Batch file to remove first 18 chars from txt file

Question

I have a .txt document with over 32,000 lines of commented machine code. It looks like this:

Display menu window
C0/000E:    E220        SEP #$20
C0/0010:    C210        REP #$10
C0/0012:    20640B      JSR $0B64
C0/0015:    20750B      JSR $0B75
C0/0018:    C220        REP #$20
C0/001A:    A90001      LDA #$0100

I need to convert the code as follows for compiling purposes:

; Display menu window
SEP #$20
REP #$10
JSR $0B64
JSR $0B75
REP #$20
LDA #$0100

Specifically, that means:

• Blank lines must remain unchanged.
• If a line starts with "C0/" then the first 18 characters are to be deleted, including tabs.
• Otherwise, it's a function title, so add a semi-colon followed by a space at the beginning (not mandatory).

Any help would be greatly appreciated.

Answer 1

So, the following code (This is in java btw) will read the text from the file you provide, process it, and if the line starts with C3/, will print the line with the first 18 characters removed, and the white space on the beginning and end trimmed off. If the line does not start with C3/ then the line will be printed as is. (FYI this java code is probably faster than a batch file in terms of processing your enormous text file, which is why i recommended java in the first place :P)

import java.io.*;


public class ClassName{
    public static void main(String args[])throws IOException{
        PrintWriter file_out = new PrintWriter("OutputFileName.txt");
        BufferedReader br = new BufferedReader(new FileReader("OriginalFileName.txt"));

        String line, temp, out = "";
        while((line = br.readLine()) != null){
            temp = line.substring(0,3);
            if(temp.equals("C3/")){
                out = line.substring(18, line.length()).trim();

                file_out.println(out);

            }else{
                file_out.println(line);
            }



        }
        file_out.close();
    }

}

Of course replace OutputFileName.txt and OriginalFileName.txt with your text files. To compile and run this you will need to install and setup JDK. To see how to do this, click here. You can also find numerous other tutorials on the web on how to setup and use JDK. After you setup JDK, save this code as ClassName.java, compile it, and run it. Make sure that this program is saved in the same folder as your input/output files.
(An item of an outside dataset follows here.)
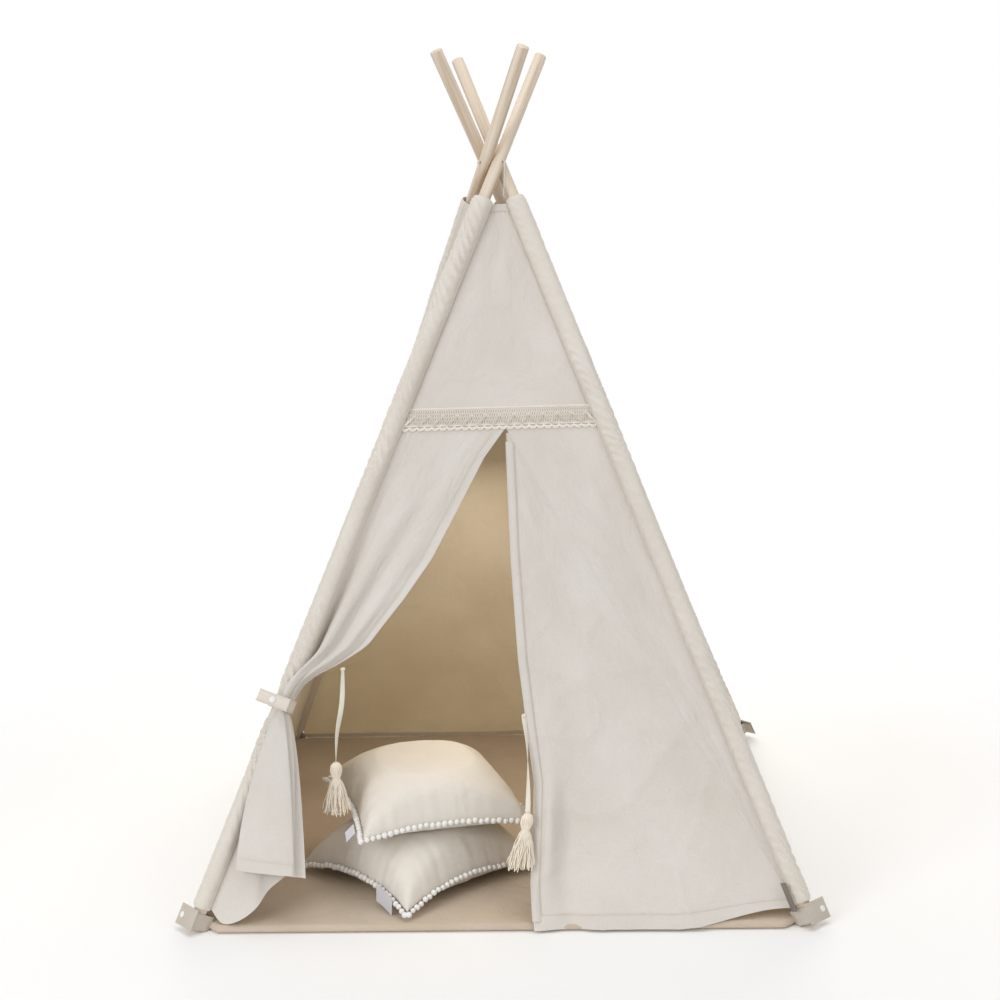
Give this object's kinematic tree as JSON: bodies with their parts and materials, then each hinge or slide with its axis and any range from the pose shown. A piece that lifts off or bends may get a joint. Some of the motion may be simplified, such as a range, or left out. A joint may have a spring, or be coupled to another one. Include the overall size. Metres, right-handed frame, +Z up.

Note: Normally i wouldn't give out code like this but i was bored and was feeling nice :)

Also, i highly recommend you try to program in java a bit yourself. It's a very interesting and versatile language. If you have any other questions, feel free to let met know :D.

Example input:

Display menu window
C3/000E:    E220        SEP #$20
C3/0010:    C210        REP #$10
C3/0012:    20640B      JSR $0B64
C3/0015:    20750B      JSR $0B75
C3/0018:    C220        REP #$20
C3/001A:    A90001      LDA #$0100

Example output:

Display menu window
SEP #$20
REP #$10
JSR $0B64
JSR $0B75
REP #$20
LDA #$0100

Answer 2

Use of regular expression replace will solve your problem in single line:

sed -i -- 's/C0\/.....................//g' <your_file_name>

That of course assumes you have sed. I did this in linux and the content of test.txt got replaced as you required.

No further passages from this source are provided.